树立站在一楼半的楼梯间,发出恐惧与绝望的惨叫,向后退去,背撞到了墙上,缓缓滑落,瘫坐在地。



楼梯下面,化作一片血海。



不,正确的说,是血与人类身体的汪洋。从这里一下楼就是连接主楼的通道口,然而和树里一样朝着出口蜂拥而去的陷入恐慌状态的人们在那里倒下,一层一层地堆叠起来,正发出呻吟,苦闷挣扎,蠢蠢欲动。



蜂拥到出口处的,有几十号人。



有年迈之人,有大人,有孩子,所有人都无法从那里抽身,一边大量地流着血浸透地面,一边对身体里长出的人体部位发出恐怖的惨叫,在血海中蠕动着。

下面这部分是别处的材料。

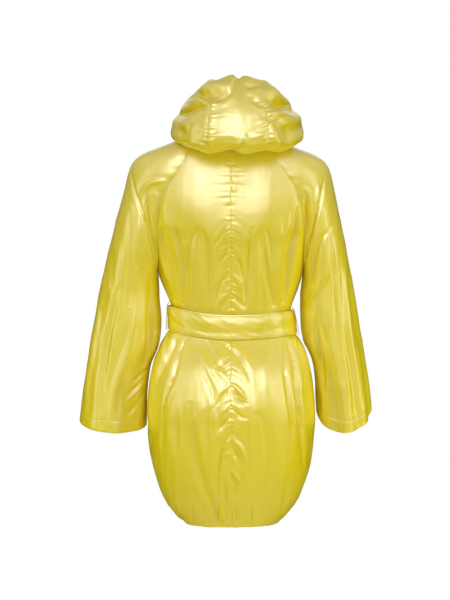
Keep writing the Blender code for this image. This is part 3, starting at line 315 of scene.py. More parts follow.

一个增殖的皮肤令全身变得像大脑一样满是褶皱,已分不清是男是女的人,从浑身是血的人身上踩过去,想要爬向出口。而那个人的脚,却被一只从鲜血、折叠的胴体、以及数量显然严重过剩的末端部位的混合中爬出来的手紧紧抓住,瞬息之间被无数只求救的手所吞没,一边惨叫着一边被拖入混合物中,与混合物融为一体,无法区分。